The request: Write out the whole listing exactly as it stands.

Recorded information:
+++
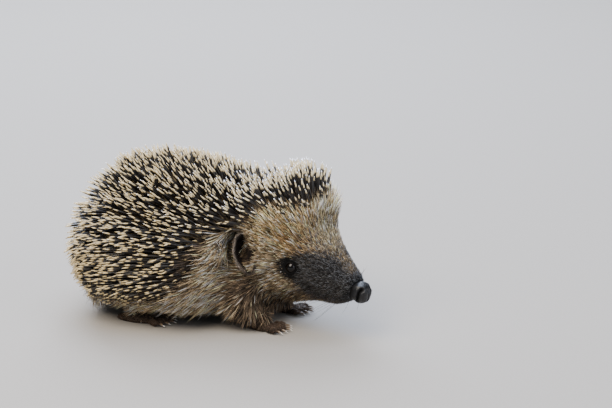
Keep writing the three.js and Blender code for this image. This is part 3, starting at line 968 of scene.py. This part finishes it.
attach(nose, "root")
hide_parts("nose")

# %% [markdown]
# ## Claws
# A claw is a curved horn cone, darker at its root, worn pale at the point. One is drawn out of a
# ball, and each toe gets a copy turned its own way.

# %% Claws
horn = start_material("claw_horn")
along = add(horn, "ShaderNodeAttribute", attribute_name="along").outputs["Fac"]
growth = {0.0: "#3d3027", 0.6: "#7d6a55", 1.0: "#b3a186"}
grown = set_stops(add(horn, "ShaderNodeValToRGB", {"Fac": along}), growth)
end_material(horn, Base_Color=grown, Roughness=0.32, Coat_Weight=0.2, Coat_Roughness=0.2)
CLAW_THICK = 0.7


def make_claw(length):
    """A claw along x from its root, in mm, that curves down to its point."""
    claw = ball((0, 0, 0), (1, 1, 1), 12, 10)
    sideways = {"value": math.pi / 2, "orient_axis": "Y", "center_override": (0, 0, 0)}
    edit(claw, (bpy.ops.transform.rotate, sideways))
    spots = unit(spots_of(claw))
    along = (spots[:, 0] + 1) / 2
    thick = CLAW_THICK * (1 - 0.85 * along ** 1.5)
    spots = np.stack([along * length, spots[:, 1] * thick * 0.8, spots[:, 2] * thick - 0.9 * along ** 2], 1)
    move_to(claw, spots)
    store(claw, "along", along)
    claw.data.shade_smooth()
    return claw


claws = []
for foot in FEET.values():
    for side in SIDES:
        for start, ahead, angle in toe_places(foot, side):
            claw = make_claw(foot["claw"] + 0.6)
            root = start + ahead * (foot["toe"] + 0.1) + [0, 0, 0.1]
            move_to(claw, turn_flat(spots_of(claw), angle) + root)
            claws.append(claw)
claws = join(claws, "claws")
dress(claws, "claws", horn)
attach(claws, "root")
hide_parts("forefoot_left", "forefoot_right", "hindfoot_left", "hindfoot_right")

# %% [markdown]
# ## Planting and growing
# Roots are scattered over the skin's triangles by chance, more where the coat is dense. Each hair
# or quill is one closed tapering solid: rings of a few corners along a curve that starts at its
# lift and bends toward the skin. All those of one zone are joined into one mesh straight from
# arrays, because tens of thousands of separate objects would be too slow. On the bake map each
# keeps a small patch at the place of its root.

# %% Roots on the skin
# roots to the square mm, before the quills are spaced
DENSITY = {
    "quills": 1.5, "muzzle": 8.9, "cheeks": 6, "brow": 5, "body": 3.2, "feet": 8, "ears": 7,
    "whiskers": 0.12,
}


def plant(density, seed):
    """Random roots, with so many to the square mm at each point of the skin."""
    rng = np.random.default_rng(seed)
    corners = spots[faces]
    area = np.linalg.norm(np.cross(corners[:, 1] - corners[:, 0], corners[:, 2] - corners[:, 0]), axis=1) / 2
    expected = np.cumsum(area * density[faces].mean(1))
    total = int(expected[-1])
    picked = np.searchsorted(expected, rng.random(total) * expected[-1])
    b, c = rng.random((2, total))
    flip = b + c > 1
    b, c = np.where(flip, 1 - b, b), np.where(flip, 1 - c, c)
    return picked, np.stack([1 - b - c, b, c], 1)


def at_roots(values, roots):
    """What the skin's points hold, at each root."""
    picked, share = roots
    return (values[faces[picked]] * share.reshape(-1, 3, *[1] * (values.ndim - 1))).sum(1)


def start_hairs(density, seed):
    """What every hair or quill needs to know about its root.

    `flat` is its thickness as a share of its width, and `lean` is how far its tip is drawn aside.
    """
    roots = plant(density, seed)
    root, normal = at_roots(spots, roots), unit(at_roots(normals, roots))
    within = at_roots(inside, roots)
    return dict(
        coat_of(root, normal, within), root=root, normal=normal, lie=lie_of(root, normal, within),
        paint=at_roots(paint, roots), uv=(face_uv[roots[0]] * roots[1][..., None]).sum(1),
        flat=np.ones(len(root)), lean=np.zeros(root.shape),
        seed=seed + 1, rng=np.random.default_rng(seed + 1),
    )


def keep(hairs, chosen):
    """Only the chosen hairs."""
    return {key: value[chosen] if isinstance(value, np.ndarray) else value for key, value in hairs.items()}


# %% [markdown]
# Quills keep a distance from each other, and hairs gather in locks. Both need the nearest
# neighbours of a root, and a k-d tree finds them quickly.

# %% Spacing, locks and turns
def tree_of(spots):
    tree = KDTree(len(spots))
    for number, spot in enumerate(spots):
        tree.insert(spot, number)
    tree.balance()
    return tree


def spaced(spots, gap):
    """Marks roots that are at least `gap` mm from all the marked ones before them."""
    tree, free = tree_of(spots), np.ones(len(spots), bool)
    for number in range(len(spots)):
        if free[number]:
            for _, other, _ in tree.find_range(spots[number], gap[number]):
                if other > number:
                    free[other] = False
    return free


def toward_locks(root, size, strength, seed):
    """How far each tip shifts toward the middle of its lock, with about `size` hairs to a lock."""
    rng = np.random.default_rng(seed)
    middles = root[rng.choice(len(root), max(1, len(root) // size), replace=False)]
    tree = tree_of(middles)
    nearest = np.array([tree.find(spot)[1] for spot in root])
    return (middles[nearest] - root) * strength, nearest


def swing(directions, normals, angle):
    """Turns directions about the skin's normal."""
    sideways = np.cross(normals, directions)
    return directions * np.cos(angle)[:, None] + sideways * np.sin(angle)[:, None]


# %% The shape of hairs
PATCH = 0.003  # the side of one tuft's place on the bake map
FLOOR_GAP = 0.15


def bent_rings(hairs, shape, sunk):
    """The points of every hair: rings of a few corners along a bending line, and then its tip."""
    share, girth, corners = np.array(shape[0]), np.array(shape[1]), shape[2]
    middle = (share[1:] + share[:-1]) / 2
    angle = hairs["lift"][:, None] + hairs["droop"][:, None] * middle
    step = hairs["length"][:, None] * np.diff(share)
    ahead = np.pad(np.cumsum(np.cos(angle) * step, 1), ((0, 0), (1, 0)))
    above = np.pad(np.cumsum(np.sin(angle) * step, 1), ((0, 0), (1, 0))) - sunk * (1 - share)
    line = hairs["root"][:, None] + ahead[..., None] * hairs["lie"][:, None]
    line += above[..., None] * hairs["normal"][:, None] + hairs["lean"][:, None] * (share ** 2)[:, None]
    line[..., 2] = np.maximum(line[..., 2], FLOOR_GAP + 0.4 * share)

    run = unit(np.gradient(line, axis=1))[:, :-1]
    side = unit(np.cross(hairs["lie"], hairs["normal"]))[:, None]
    across = unit(np.cross(run, side))
    turns = np.arange(corners) * 2 * math.pi / corners
    half = (hairs["width"][:, None] / 2 * girth[:-1])[:, :, None, None]
    ring = side[:, :, None] * np.cos(turns)[:, None]
    ring = ring + hairs["flat"][:, None, None, None] * across[:, :, None] * np.sin(turns)[:, None]
    ring = line[:, :-1, None] + half * ring
    return np.concatenate([ring.reshape(len(line), -1, 3), line[:, -1:]], 1)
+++
Solution:
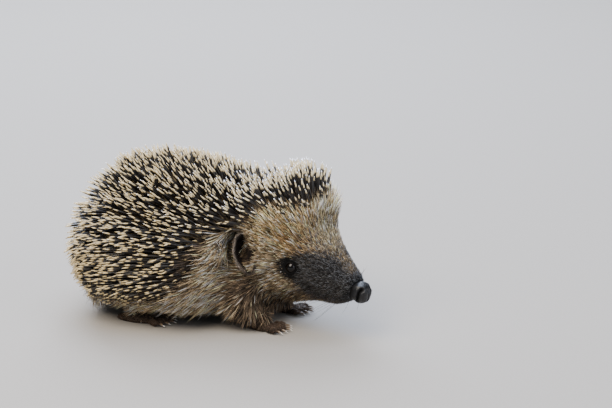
Keep writing the three.js and Blender code for this image. This is part 3, starting at line 968 of scene.py. This part finishes it.
attach(nose, "root")
hide_parts("nose")

# %% [markdown]
# ## Claws
# A claw is a curved horn cone, darker at its root, worn pale at the point. One is drawn out of a
# ball, and each toe gets a copy turned its own way.

# %% Claws
horn = start_material("claw_horn")
along = add(horn, "ShaderNodeAttribute", attribute_name="along").outputs["Fac"]
growth = {0.0: "#3d3027", 0.6: "#7d6a55", 1.0: "#b3a186"}
grown = set_stops(add(horn, "ShaderNodeValToRGB", {"Fac": along}), growth)
end_material(horn, Base_Color=grown, Roughness=0.32, Coat_Weight=0.2, Coat_Roughness=0.2)
CLAW_THICK = 0.7


def make_claw(length):
    """A claw along x from its root, in mm, that curves down to its point."""
    claw = ball((0, 0, 0), (1, 1, 1), 12, 10)
    sideways = {"value": math.pi / 2, "orient_axis": "Y", "center_override": (0, 0, 0)}
    edit(claw, (bpy.ops.transform.rotate, sideways))
    spots = unit(spots_of(claw))
    along = (spots[:, 0] + 1) / 2
    thick = CLAW_THICK * (1 - 0.85 * along ** 1.5)
    spots = np.stack([along * length, spots[:, 1] * thick * 0.8, spots[:, 2] * thick - 0.9 * along ** 2], 1)
    move_to(claw, spots)
    store(claw, "along", along)
    claw.data.shade_smooth()
    return claw


claws = []
for foot in FEET.values():
    for side in SIDES:
        for start, ahead, angle in toe_places(foot, side):
            claw = make_claw(foot["claw"] + 0.6)
            root = start + ahead * (foot["toe"] + 0.1) + [0, 0, 0.1]
            move_to(claw, turn_flat(spots_of(claw), angle) + root)
            claws.append(claw)
claws = join(claws, "claws")
dress(claws, "claws", horn)
attach(claws, "root")
hide_parts("forefoot_left", "forefoot_right", "hindfoot_left", "hindfoot_right")

# %% [markdown]
# ## Planting and growing
# Roots are scattered over the skin's triangles by chance, more where the coat is dense. Each hair
# or quill is one closed tapering solid: rings of a few corners along a curve that starts at its
# lift and bends toward the skin. All those of one zone are joined into one mesh straight from
# arrays, because tens of thousands of separate objects would be too slow. On the bake map each
# keeps a small patch at the place of its root.

# %% Roots on the skin
# roots to the square mm, before the quills are spaced
DENSITY = {
    "quills": 1.5, "muzzle": 8.9, "cheeks": 6, "brow": 5, "body": 3.2, "feet": 8, "ears": 7,
    "whiskers": 0.12,
}


def plant(density, seed):
    """Random roots, with so many to the square mm at each point of the skin."""
    rng = np.random.default_rng(seed)
    corners = spots[faces]
    area = np.linalg.norm(np.cross(corners[:, 1] - corners[:, 0], corners[:, 2] - corners[:, 0]), axis=1) / 2
    expected = np.cumsum(area * density[faces].mean(1))
    total = int(expected[-1])
    picked = np.searchsorted(expected, rng.random(total) * expected[-1])
    b, c = rng.random((2, total))
    flip = b + c > 1
    b, c = np.where(flip, 1 - b, b), np.where(flip, 1 - c, c)
    return picked, np.stack([1 - b - c, b, c], 1)


def at_roots(values, roots):
    """What the skin's points hold, at each root."""
    picked, share = roots
    return (values[faces[picked]] * share.reshape(-1, 3, *[1] * (values.ndim - 1))).sum(1)


def start_hairs(density, seed):
    """What every hair or quill needs to know about its root.

    `flat` is its thickness as a share of its width, and `lean` is how far its tip is drawn aside.
    """
    roots = plant(density, seed)
    root, normal = at_roots(spots, roots), unit(at_roots(normals, roots))
    within = at_roots(inside, roots)
    return dict(
        coat_of(root, normal, within), root=root, normal=normal, lie=lie_of(root, normal, within),
        paint=at_roots(paint, roots), uv=(face_uv[roots[0]] * roots[1][..., None]).sum(1),
        flat=np.ones(len(root)), lean=np.zeros(root.shape),
        seed=seed + 1, rng=np.random.default_rng(seed + 1),
    )


def keep(hairs, chosen):
    """Only the chosen hairs."""
    return {key: value[chosen] if isinstance(value, np.ndarray) else value for key, value in hairs.items()}


# %% [markdown]
# Quills keep a distance from each other, and hairs gather in locks. Both need the nearest
# neighbours of a root, and a k-d tree finds them quickly.

# %% Spacing, locks and turns
def tree_of(spots):
    tree = KDTree(len(spots))
    for number, spot in enumerate(spots):
        tree.insert(spot, number)
    tree.balance()
    return tree


def spaced(spots, gap):
    """Marks roots that are at least `gap` mm from all the marked ones before them."""
    tree, free = tree_of(spots), np.ones(len(spots), bool)
    for number in range(len(spots)):
        if free[number]:
            for _, other, _ in tree.find_range(spots[number], gap[number]):
                if other > number:
                    free[other] = False
    return free


def toward_locks(root, size, strength, seed):
    """How far each tip shifts toward the middle of its lock, with about `size` hairs to a lock."""
    rng = np.random.default_rng(seed)
    middles = root[rng.choice(len(root), max(1, len(root) // size), replace=False)]
    tree = tree_of(middles)
    nearest = np.array([tree.find(spot)[1] for spot in root])
    return (middles[nearest] - root) * strength, nearest


def swing(directions, normals, angle):
    """Turns directions about the skin's normal."""
    sideways = np.cross(normals, directions)
    return directions * np.cos(angle)[:, None] + sideways * np.sin(angle)[:, None]


# %% The shape of hairs
PATCH = 0.003  # the side of one tuft's place on the bake map
FLOOR_GAP = 0.15


def bent_rings(hairs, shape, sunk):
    """The points of every hair: rings of a few corners along a bending line, and then its tip."""
    share, girth, corners = np.array(shape[0]), np.array(shape[1]), shape[2]
    middle = (share[1:] + share[:-1]) / 2
    angle = hairs["lift"][:, None] + hairs["droop"][:, None] * middle
    step = hairs["length"][:, None] * np.diff(share)
    ahead = np.pad(np.cumsum(np.cos(angle) * step, 1), ((0, 0), (1, 0)))
    above = np.pad(np.cumsum(np.sin(angle) * step, 1), ((0, 0), (1, 0))) - sunk * (1 - share)
    line = hairs["root"][:, None] + ahead[..., None] * hairs["lie"][:, None]
    line += above[..., None] * hairs["normal"][:, None] + hairs["lean"][:, None] * (share ** 2)[:, None]
    line[..., 2] = np.maximum(line[..., 2], FLOOR_GAP + 0.4 * share)

    run = unit(np.gradient(line, axis=1))[:, :-1]
    side = unit(np.cross(hairs["lie"], hairs["normal"]))[:, None]
    across = unit(np.cross(run, side))
    turns = np.arange(corners) * 2 * math.pi / corners
    half = (hairs["width"][:, None] / 2 * girth[:-1])[:, :, None, None]
    ring = side[:, :, None] * np.cos(turns)[:, None]
    ring = ring + hairs["flat"][:, None, None, None] * across[:, :, None] * np.sin(turns)[:, None]
    ring = line[:, :-1, None] + half * ring
    return np.concatenate([ring.reshape(len(line), -1, 3), line[:, -1:]], 1)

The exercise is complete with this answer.